Recorded data:
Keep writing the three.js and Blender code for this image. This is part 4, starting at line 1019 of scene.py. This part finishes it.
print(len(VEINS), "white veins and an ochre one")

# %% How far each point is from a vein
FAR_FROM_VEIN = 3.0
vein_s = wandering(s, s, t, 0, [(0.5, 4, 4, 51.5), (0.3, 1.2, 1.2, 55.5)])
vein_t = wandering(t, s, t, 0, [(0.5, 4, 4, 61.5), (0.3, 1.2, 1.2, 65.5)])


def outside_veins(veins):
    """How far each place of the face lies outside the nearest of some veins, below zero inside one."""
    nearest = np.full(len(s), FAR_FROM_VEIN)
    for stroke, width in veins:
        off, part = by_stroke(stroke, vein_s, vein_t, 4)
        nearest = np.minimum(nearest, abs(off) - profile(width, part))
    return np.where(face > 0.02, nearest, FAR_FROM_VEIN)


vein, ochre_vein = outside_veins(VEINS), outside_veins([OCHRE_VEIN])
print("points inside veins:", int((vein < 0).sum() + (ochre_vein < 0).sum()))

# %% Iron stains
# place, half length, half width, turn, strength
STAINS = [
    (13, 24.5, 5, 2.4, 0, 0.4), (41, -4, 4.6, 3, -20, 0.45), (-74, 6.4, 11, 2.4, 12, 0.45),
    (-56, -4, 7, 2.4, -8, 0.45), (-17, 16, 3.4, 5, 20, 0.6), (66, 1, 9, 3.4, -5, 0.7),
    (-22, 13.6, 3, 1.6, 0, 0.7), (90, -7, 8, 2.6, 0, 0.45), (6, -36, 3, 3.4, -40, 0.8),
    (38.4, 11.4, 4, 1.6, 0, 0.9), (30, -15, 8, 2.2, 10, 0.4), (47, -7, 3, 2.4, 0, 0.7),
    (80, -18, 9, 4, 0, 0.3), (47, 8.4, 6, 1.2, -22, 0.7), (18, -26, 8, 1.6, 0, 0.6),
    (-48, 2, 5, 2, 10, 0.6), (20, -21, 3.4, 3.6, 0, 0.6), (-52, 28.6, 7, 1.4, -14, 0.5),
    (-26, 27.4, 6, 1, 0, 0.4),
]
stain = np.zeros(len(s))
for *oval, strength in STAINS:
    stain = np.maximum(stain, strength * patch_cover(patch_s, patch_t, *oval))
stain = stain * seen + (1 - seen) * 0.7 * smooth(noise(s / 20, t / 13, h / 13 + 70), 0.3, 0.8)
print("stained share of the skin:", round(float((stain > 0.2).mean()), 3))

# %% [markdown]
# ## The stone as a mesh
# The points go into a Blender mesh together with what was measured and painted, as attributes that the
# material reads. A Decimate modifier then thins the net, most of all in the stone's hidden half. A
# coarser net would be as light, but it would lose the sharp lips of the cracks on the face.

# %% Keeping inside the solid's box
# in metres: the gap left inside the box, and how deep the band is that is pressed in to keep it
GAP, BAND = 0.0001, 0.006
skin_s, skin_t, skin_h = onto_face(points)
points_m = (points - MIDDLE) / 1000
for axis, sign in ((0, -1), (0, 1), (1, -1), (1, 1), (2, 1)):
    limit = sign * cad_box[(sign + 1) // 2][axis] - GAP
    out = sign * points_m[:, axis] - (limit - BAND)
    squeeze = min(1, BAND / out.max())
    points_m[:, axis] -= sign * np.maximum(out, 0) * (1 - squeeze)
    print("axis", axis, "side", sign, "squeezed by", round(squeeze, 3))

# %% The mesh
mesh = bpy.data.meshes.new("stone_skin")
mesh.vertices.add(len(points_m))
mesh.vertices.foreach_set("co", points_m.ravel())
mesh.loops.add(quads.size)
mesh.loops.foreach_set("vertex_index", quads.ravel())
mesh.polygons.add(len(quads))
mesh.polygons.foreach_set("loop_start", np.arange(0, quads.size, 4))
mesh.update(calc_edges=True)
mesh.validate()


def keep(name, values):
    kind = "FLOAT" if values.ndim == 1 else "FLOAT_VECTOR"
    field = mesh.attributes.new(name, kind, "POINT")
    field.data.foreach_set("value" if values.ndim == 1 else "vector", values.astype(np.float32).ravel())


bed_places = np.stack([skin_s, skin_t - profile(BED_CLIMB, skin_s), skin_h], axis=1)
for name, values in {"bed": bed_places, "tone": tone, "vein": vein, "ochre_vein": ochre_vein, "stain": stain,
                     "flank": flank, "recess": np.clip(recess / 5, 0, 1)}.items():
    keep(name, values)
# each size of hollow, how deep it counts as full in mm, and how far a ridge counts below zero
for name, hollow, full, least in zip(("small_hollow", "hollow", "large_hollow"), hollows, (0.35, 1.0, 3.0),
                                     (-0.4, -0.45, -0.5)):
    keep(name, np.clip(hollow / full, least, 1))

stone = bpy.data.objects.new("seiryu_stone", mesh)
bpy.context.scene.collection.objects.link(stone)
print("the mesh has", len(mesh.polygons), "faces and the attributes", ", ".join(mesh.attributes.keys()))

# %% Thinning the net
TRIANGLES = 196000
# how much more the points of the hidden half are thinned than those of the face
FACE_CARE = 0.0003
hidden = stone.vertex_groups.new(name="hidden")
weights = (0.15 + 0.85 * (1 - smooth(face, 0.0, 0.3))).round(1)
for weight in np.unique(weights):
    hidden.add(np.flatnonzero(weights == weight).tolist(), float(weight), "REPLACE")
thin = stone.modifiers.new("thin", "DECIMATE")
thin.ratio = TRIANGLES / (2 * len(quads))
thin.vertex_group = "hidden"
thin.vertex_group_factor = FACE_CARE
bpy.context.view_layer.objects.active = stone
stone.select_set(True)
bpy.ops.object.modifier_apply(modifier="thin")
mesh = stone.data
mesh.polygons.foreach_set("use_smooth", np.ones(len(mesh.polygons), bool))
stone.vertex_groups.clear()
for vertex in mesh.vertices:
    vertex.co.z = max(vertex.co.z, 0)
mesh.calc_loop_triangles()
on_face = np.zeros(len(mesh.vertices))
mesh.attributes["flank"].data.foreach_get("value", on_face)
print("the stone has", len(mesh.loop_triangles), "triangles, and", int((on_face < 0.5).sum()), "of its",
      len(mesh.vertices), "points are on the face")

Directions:
From the top of the listing above, restate each line word for word up to and including the line with "veins and an"; add nothing else.

Exercise solution:
Keep writing the three.js and Blender code for this image. This is part 4, starting at line 1019 of scene.py. This part finishes it.
print(len(VEINS), "white veins and an ochre one")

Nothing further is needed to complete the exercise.